Tiu Laurel told congressmen during a hearing last week that there are a lot of factors at play to lower rice prices, with logistics being a critical component. He mentioned possible action points such as distributing more fertilizers to farmers, decreasing post-harvest losses and improving the country’s ports.

“In essence, if we can get all of these in place, I think we can bring down prices of rice by at least 20 percent after three years,” said Tiu Laurel. “Mag-target pa tayong libreng tubig, lalo na sa solar irrigation, all of that, pwedeng maging 30 percent less. But of course, depende sa magkano ‘yung inputs at that time.”

Tiu Laurel claims that there had been no major investment in agriculture for the last 27 years. The agriculture secretary said they would need P1.2 trillion for irrigation, P93 billion for post-harvest facilities and P24 billion for ports.

Agriculture experts say the BBM plan to make NFA buy rice at a high price from farmers and then sell low to consumers is a sure formula for bankruptcy. During the heyday of its operation, NFA incurred a debt of around P190 billion. No one has said anything about how much tax money will be lost in this new subsidy scheme.
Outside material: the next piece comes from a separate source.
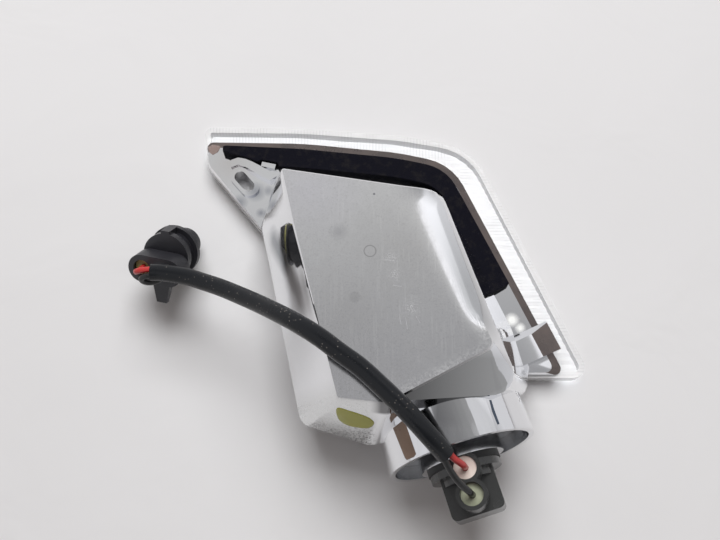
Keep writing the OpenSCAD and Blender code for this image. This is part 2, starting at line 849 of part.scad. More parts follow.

Dr. Fermin Adriano, a former DA usec, wrote that “NFA’s rice importation activities were attended by graft and corruption. It was an open secret before that import licenses could be obtained for a fee. Hefty commissions were gained by officials involved in the procurement of rice from international wholesalers. Commissions could also be earned when acting as an agent of companies handling their logistics, from shipping, stevedoring and hauling to trucking, bagging, warehousing and fumigation of their stocks.

“The RTL did away with all those nefarious activities. It consigned the function of NFA to building a ‘buffer stock’ that is intended to respond to emergency situations… The first three years of RTL implementation saw rice prices stabilize. Hardly did the rice price contribute to total food inflation.”

But the Ukraine-Russian conflict caused fuel and fertilizer prices to soar. The rice export ban of India also contributed to rising food inflation in the Philippines. RTL is not to blame.

Dr. Adriano doubts restoring NFA’s price stabilization function – by allowing it to import rice, engage in rice trading once more and closely regulate operations of rice warehouses and retail outlets – will do much. He noted that the old NFA did all these functions but was largely ineffective and generated a lot of rent-seeking activities.

“We treat our agriculture programs and activities as a social welfare program. Thus, the predominance of dole outs instead of focusing on implementing measures that will increase the total factor productivity of our agricultural sector.”

Former Senator Kiko Pangilinan, who handled the rice situation under PNoy, called for farmer empowerment instead.

“Unless rice farmers become credit worthy, organized to achieve economies of scale and provided with a slew of support services to include mechanization, crop insurance, farm inputs, timely disaster/calamity relief assistance, warehousing/logistics and infrastructure funding among others, our rice farmers’ productivity will remain low and supply of food in the market insufficient and expensive.

“In this scenario NFA importing and selling inexpensive rice will be a subsidy that is a sure-fire formula for drowning the agency in crippling debt. Worse, if left unchecked it will be an opportunity for massive corruption and technical smuggling for high-ranking government officials, the NFA and the rice importers in the private sector. The public funds used to purchase imported rice and sell them cheap is better channeled directly to the farmers in intervention programs meant to increase farmers productivity.”

Actually, the DA should have been doing all those but didn’t. Small as DA’s budget had been, DA has only managed to spend at most 75 percent of it. What little budget they spent, was lost in corruption. Remember the fertilizer scam during the watch of former President Macapagal Arroyo?

Going around in circles makes sense for our officials. It provides the illusion that something is being done, kahit wala naman. We, Filipinos, fall for it all the time. Stupidity – plain and simple.